── RAW DATA

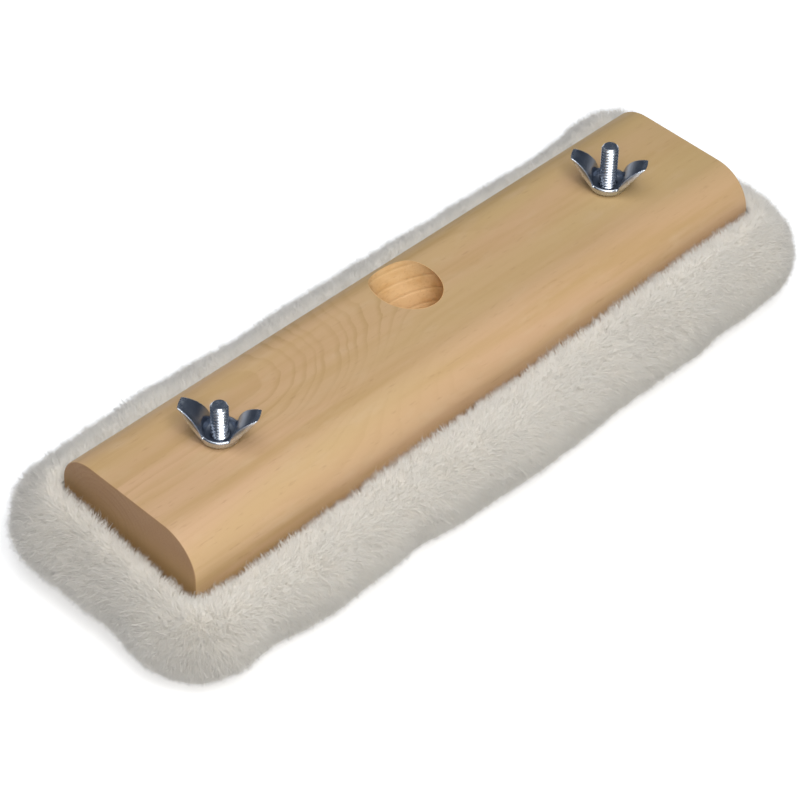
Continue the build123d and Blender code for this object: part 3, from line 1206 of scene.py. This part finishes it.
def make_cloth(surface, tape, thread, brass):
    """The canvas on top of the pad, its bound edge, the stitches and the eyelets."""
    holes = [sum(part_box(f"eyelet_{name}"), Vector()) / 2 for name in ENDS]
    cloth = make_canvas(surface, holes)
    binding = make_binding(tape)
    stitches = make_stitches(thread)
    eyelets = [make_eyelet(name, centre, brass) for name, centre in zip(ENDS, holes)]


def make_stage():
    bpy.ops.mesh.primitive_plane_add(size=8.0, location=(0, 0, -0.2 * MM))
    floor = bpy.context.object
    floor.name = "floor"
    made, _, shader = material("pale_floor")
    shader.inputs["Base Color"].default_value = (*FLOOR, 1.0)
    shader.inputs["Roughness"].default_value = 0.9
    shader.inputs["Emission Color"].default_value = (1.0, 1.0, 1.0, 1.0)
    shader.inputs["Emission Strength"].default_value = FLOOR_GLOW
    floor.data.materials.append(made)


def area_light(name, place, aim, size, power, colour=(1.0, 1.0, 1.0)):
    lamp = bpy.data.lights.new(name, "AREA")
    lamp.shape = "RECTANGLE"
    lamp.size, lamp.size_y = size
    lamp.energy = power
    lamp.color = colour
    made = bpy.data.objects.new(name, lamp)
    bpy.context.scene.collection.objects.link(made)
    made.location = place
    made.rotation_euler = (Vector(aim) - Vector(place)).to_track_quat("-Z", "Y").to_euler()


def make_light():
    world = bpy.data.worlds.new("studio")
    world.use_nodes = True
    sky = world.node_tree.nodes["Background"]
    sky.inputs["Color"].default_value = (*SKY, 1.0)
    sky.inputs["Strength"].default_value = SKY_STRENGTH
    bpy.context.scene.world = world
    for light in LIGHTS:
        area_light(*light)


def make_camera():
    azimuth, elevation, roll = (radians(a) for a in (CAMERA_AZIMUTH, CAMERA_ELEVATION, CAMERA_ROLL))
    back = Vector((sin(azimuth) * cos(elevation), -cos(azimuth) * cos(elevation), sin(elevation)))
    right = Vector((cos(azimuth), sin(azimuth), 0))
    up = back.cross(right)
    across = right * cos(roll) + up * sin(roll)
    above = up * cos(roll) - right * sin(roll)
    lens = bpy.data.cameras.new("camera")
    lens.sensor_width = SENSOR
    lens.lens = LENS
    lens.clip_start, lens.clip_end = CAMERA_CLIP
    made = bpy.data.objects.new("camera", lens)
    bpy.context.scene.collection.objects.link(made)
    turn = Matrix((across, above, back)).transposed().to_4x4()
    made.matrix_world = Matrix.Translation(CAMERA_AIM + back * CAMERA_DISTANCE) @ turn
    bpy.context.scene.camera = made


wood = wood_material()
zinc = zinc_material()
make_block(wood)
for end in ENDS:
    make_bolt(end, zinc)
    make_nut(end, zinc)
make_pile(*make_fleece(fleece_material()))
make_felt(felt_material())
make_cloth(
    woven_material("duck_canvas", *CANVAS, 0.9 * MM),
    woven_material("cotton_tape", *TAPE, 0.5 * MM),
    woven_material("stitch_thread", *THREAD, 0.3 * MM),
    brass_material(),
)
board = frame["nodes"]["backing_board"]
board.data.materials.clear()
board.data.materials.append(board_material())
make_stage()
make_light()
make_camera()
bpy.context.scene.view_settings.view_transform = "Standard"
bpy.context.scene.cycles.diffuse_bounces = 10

────

■ **GIVEN REQUEST**
Take every line from the data above that holds "scene" and copy it out.

■ **WRITTEN ANSWER**
Continue the build123d and Blender code for this object: part 3, from line 1206 of scene.py. This part finishes it.
    bpy.context.scene.collection.objects.link(made)
    bpy.context.scene.world = world
    bpy.context.scene.collection.objects.link(made)
    bpy.context.scene.camera = made
bpy.context.scene.view_settings.view_transform = "Standard"
bpy.context.scene.cycles.diffuse_bounces = 10